Regia di Paolo Franchi vedi scheda film
Puzzle espressivo.
Presentato a Venezia 2007 fra i fischi congiunti di pubblico e critica, Nessuna qualità agli eroi è un film sgradevole, poco italiano, che non vuole piacere. Ed è un bene.
Il film di Paolo Franchi racconta l'impotenza tenendo ferme le immagini, l’inquadratura, dilatando i tempi di ripresa. Gli attori sono bloccati, vivono e 'muoiono' all’interno dei quattro lati dello schermo. Il décor stesso suggerisce un’immobilità e una freddezza persistenti, che costringono i personaggi alla prigionia. La prima inquadratura di Nessuna qualità agli eroi è in questo senso particolarmente significativa: un uomo (Bruno Ledeux, interpretato da uno spaesato Bruno Todeschini) è seduto, lo sguardo abbassato, fissa il vuoto; poi si alza, prova ad aprire la finestra, ma questa è chiusa ermeticamente, non si apre. Un gesto che non si conclude, o meglio, che fallisce. Subito è suggerita tutta l’angoscia e l'impotenza del protagonista.
Franchi, con coraggio, riflette sull'impossibilità dell'inquadratura di 'dire' tutto, di esprimere la totalità delle proprie informazioni. Un'impossibilità, un blocco, una stasi d'espressione, che è poi la stessa che colpisce tutti i personaggi del film – quelli maschili per primi.
Nessuna qualità agli eroi somiglia a un puzzle intricatissimo, a cui mancano addirittura alcuni pezzi: un puzzle che è compito dello spettatore mettere in ordine.

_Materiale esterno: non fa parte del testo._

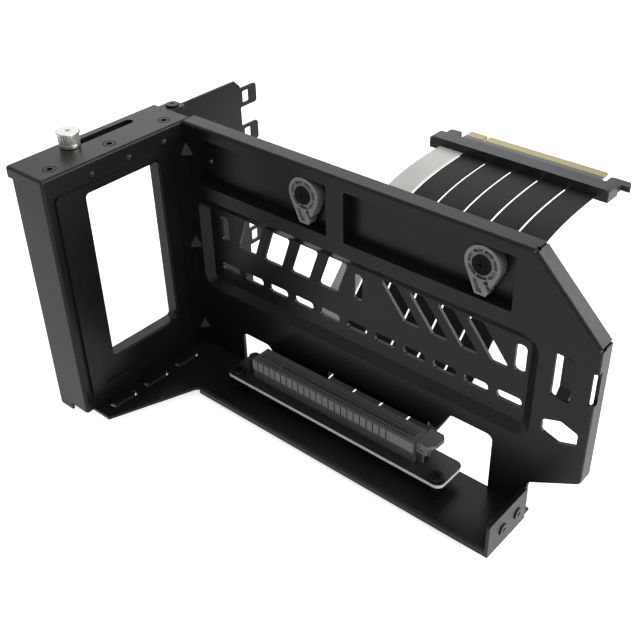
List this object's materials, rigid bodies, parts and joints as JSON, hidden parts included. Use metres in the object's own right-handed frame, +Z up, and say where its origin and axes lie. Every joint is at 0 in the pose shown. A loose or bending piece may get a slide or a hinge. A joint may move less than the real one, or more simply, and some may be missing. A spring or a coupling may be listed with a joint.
{
  "type": "vertical graphics card mount",
  "caption": "Folded steel mount that holds a graphics card upright, with a window frame, slot bracket, card slot and ribbon cables to an edge connector.",
  "frame": {"origin": "middle of the footprint, at the bottom of the slot bracket, without the ribbon cables and their connector", "axes": "+X along the main plate away from the window frame, +Y from the card side to the ribbon side, +Z up"},
  "size_m": [0.2364, 0.237, 0.1353],
  "materials": {
    "black_steel": "satin powder coat",
    "bright_steel": "nickel plated",
    "black_screw": "black oxide",
    "grey_plastic": "matt",
    "slot_grey": "moulded",
    "black_board": "solder mask",
    "gold_contact": "gold plated",
    "black_plastic": "moulded",
    "grey_ribbon": "satin",
    "black_ribbon": "satin"
  },
  "bodies": {
    "mount": {"main_plate": "black_steel", "window_frame": "black_steel", "riser_tray": "black_steel", "thread_inserts": "black_steel", "rear_tab_screw": "black_screw", "end_screw_front": "black_screw", "end_screw_back": "black_screw", "board_screws": "black_screw", "board_spacers": "black_screw", "cam_bolt_left": "black_screw", "cam_bolt_right": "black_screw", "cam_nut_left": "bright_steel", "cam_nut_right": "bright_steel", "riser_board": "black_board", "board_post": "black_plastic", "slot_housing": "slot_grey", "slot_contacts": "gold_contact", "edge_connector_housing": "black_plastic", "edge_board": "gold_contact", "lock_hook": "black_plastic", "ribbon_1": "grey_ribbon", "ribbon_2": "black_ribbon", "ribbon_3": "black_ribbon", "ribbon_4": "black_ribbon", "ribbon_5": "black_ribbon", "ribbon_6": "black_ribbon"},
    "bracket": {"slot_bracket": "black_steel", "clamp_block": "bright_steel", "bracket_screw": "black_screw"},
    "thumb_knob": {"thumbscrew": "bright_steel"},
    "left_cam": {"cam_left": "grey_plastic"},
    "right_cam": {"cam_right": "grey_plastic"},
    "card_latch": {"slot_latch": "slot_grey"}
  },
  "joints": [
    {"name": "bracket_slide", "type": "slide", "parent": "mount", "child": "bracket", "axis": [0, 1, 0], "range_m": [0, 0.031]},
    {"name": "thumbscrew_turn", "type": "hinge", "parent": "bracket", "child": "thumb_knob", "pos_m": [-0.11265, -0.04515, 0.128], "axis": [0, 0, 1], "continuous": true},
    {"name": "left_cam_swing", "type": "hinge", "parent": "mount", "child": "left_cam", "pos_m": [-0.022, 0.0056, 0.1138], "axis": [0, 1, 0], "range_deg": [-45, 45]},
    {"name": "right_cam_swing", "type": "hinge", "parent": "mount", "child": "right_cam", "pos_m": [0.0666, 0.0056, 0.1138], "axis": [0, 1, 0], "range_deg": [-45, 45]},
    {"name": "latch_tilt", "type": "hinge", "parent": "mount", "child": "card_latch", "pos_m": [0.0514, -0.00665, 0.0178], "axis": [0, 1, 0], "range_deg": [0, 35]}
  ]
}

Pertanto l’originalità del film di Franchi, nel panorama italiano soprattutto, è evidente.
Nessuna qualità agli eroi è parlato in francese e in italiano (il tema dell’incomunicabilità), non spiega, abusa di atmosfere dark, di immagini pittoriche e violente. E chiede allo spettatore di lavorare, pensare… Forse è proprio questa sfida, rivolta esplicitamente a chi guarda, che ha fatto arrabbiare il pubblico e la critica nostrani, abituati ad esprimersi in questi casi soltanto con fischi o schiamazzi. Il film di Franchi, d’altronde, si offre 'generosamente' alla sensibilità di ciascun spettatore, pure nei suoi difetti (alcuni palesi: un’eccessiva verbosità, quasi alla Breillat – ma siamo ancora lontani da qualunque effetto di straniamento filosofico –; un apparato teorico fin troppo evidente). Ma non si possono negare a Nessuna qualità agli eroi l’ambizione e lo sguardo di un autore che è davvero tale, europeo finalmente, non standardizzato (parlo anche e soprattutto del cinema d’autore a buon mercato, quello che ormai sembra aver conquistato, tanto per non far nomi, il 'nostro' Sorrentino), un artista che ha il coraggio di stilizzare e violentare le sue visioni, che diventano angosciose (memorabili alcuni immersioni nell’oscurità, e gli squarci di luce bianca asettica di certi interni), non consumabili immediatamente, attraversate come sono da disturbanti suggestioni baconiane (la scena di Luca, un Germano straordinario, cadaverico, che tenta di vomitare; tutte le discusse scene di sesso, anche se il fallo posticcio dell’attore romano è un imperdonabile passo falso).
È dunque un cinema della forma, quello che tenta Franchi, di innegabile fascino.
Nessuna qualità agli eroi non è solo un thriller, un noir esistenziale: è prima di tutto cinema. Luca è il doppio di Bruno? Tutto è un’allucinazione del protagonista? Domande che non ottengono risposta, per fortuna, e che rimangono sbiadite sullo sfondo. Contano di più le impennate espressive, l’atmosfera. Franchi spoglia il film di qualsiasi dato sociologico (il tema del debito è lasciato subito cadere), per concentrarsi sui piani, sulle facce dei suoi attori; e contemporaneamente spoglia sempre di più l'immagine di cose e informazioni immediate – il dolore dei protagonisti viene espresso visivamente.
Il risultato a cui approda il regista è paradossale: il film ritorna al punto di partenza. Qualcosa però è cambiato: Bruno porta un maglione rosso e una giacca nera che gli arriva ai fianchi, mentre nella prima inquadratura del film indossava maglia nera e giacca fino alle ginocchia; l’arredamento della stanza cambia colore (da bianco a nero). Ci si chiede: bastano queste differenze minime a definire un’immagine? Basta cioè cambiare un colore, l’arredamento di una scena, a 'dire' qualcosa di più, di diverso, a chi guarda? Domande molto concettuali, certo, che a qualcuno suoneranno anche vecchie, e magari poco interessanti. Sarà. Ma il film turba e scuote, respinge e affascina. E non è poco.